Accelerating Grasp Learning via Pretraining with Coarse Affordance Maps of Objects

Abstract

Self-supervised grasp learning, i.e., learning to grasp by trial and error, has made great progress. However, it is still time-consuming to train such a model and also a challenge to apply it in practice. This work presents an accelerating method of robotic grasp learning via pretraining with coarse affordance maps of objects to be grasped based on a quite small dataset. A model generated through pre-training is harnessed as an initialization policy to warmly start grasp learning so as to guide a robot to capture more effective rewards at the beginning of training. An object in its coarse affordance map is annotated with a single key point and thereby, the burden of labeling is greatly alleviated.
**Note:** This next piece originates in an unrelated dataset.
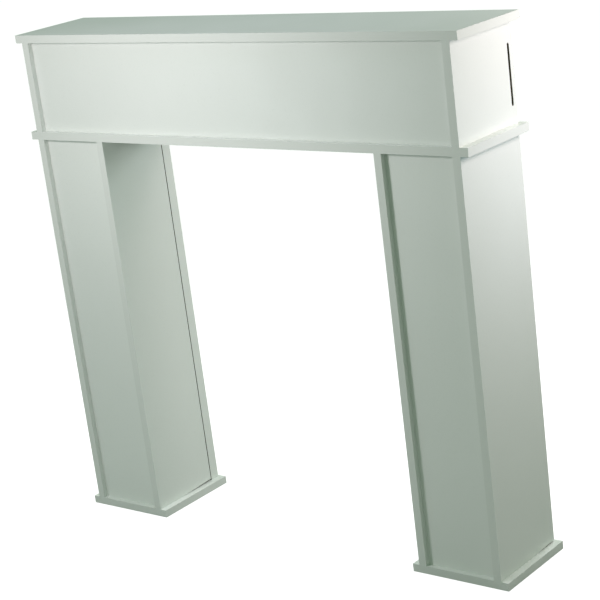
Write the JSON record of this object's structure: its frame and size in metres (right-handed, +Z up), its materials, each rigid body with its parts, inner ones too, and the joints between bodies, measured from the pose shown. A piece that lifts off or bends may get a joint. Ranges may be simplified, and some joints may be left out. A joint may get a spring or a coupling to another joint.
{
  "type": "electric fireplace surround",
  "caption": "White free-standing surround for an electric fireplace: a shelf on a boxed header, a waist board and boxed legs on plinths, with an open middle for the heater.",
  "frame": {"origin": "centre of the footprint, on the floor under the plinths", "axes": "+Z up, the front faces -Y, +X to the right as seen from the front"},
  "size_m": [1, 0.186, 0.965],
  "materials": {
    "painted_board": "satin white lacquer on medium-density fibreboard",
    "zinc_fitting": "die-cast zinc",
    "steel_screw": "bright zinc plating",
    "beech_dowel": "bare beech"
  },
  "bodies": {
    "root": {"top_board": "painted_board", "waist_board": "painted_board", "header_front_panel": "painted_board", "header_side_left": "painted_board", "header_side_right": "painted_board", "header_back_rail": "painted_board", "leg_outer_side_left": "painted_board", "leg_outer_side_right": "painted_board", "leg_inner_side_left": "painted_board", "leg_inner_side_right": "painted_board", "leg_front_panel_left": "painted_board", "leg_front_panel_right": "painted_board", "leg_back_board_left": "painted_board", "leg_back_board_right": "painted_board", "leg_rear_post_left": "painted_board", "leg_rear_post_right": "painted_board", "plinth_left": "painted_board", "plinth_right": "painted_board", "header_cam_nuts": "zinc_fitting", "header_cam_bolts": "zinc_fitting", "leg_cam_nuts_left": "zinc_fitting", "leg_cam_nuts_right": "zinc_fitting", "leg_cam_bolts_left": "zinc_fitting", "leg_cam_bolts_right": "zinc_fitting", "back_rail_screws": "steel_screw", "plinth_screws_left": "steel_screw", "plinth_screws_right": "steel_screw", "post_screws_left": "steel_screw", "post_screws_right": "steel_screw", "header_dowels": "beech_dowel", "leg_dowels_left": "beech_dowel", "leg_dowels_right": "beech_dowel"}
  },
  "joints": []
}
Extensive experiments in simulation and on a real robot are conducted to evaluate the proposed method. The simulation results show that it can significantly accelerate grasp learning by nearly three times over a vanilla Deep Q-Network -based method. Its test on a real UR3 robot shows that it reaches a grasp success rate of 89.5% via only 500 times of grasp tries within about two hours, which is four times faster than its competitor. In addition, it enjoys an outstanding generalization ability to grasp prior-unseen novel objects. It outperforms some existing methods and has the potential to directly apply to a robot for real-world grasp learning tasks.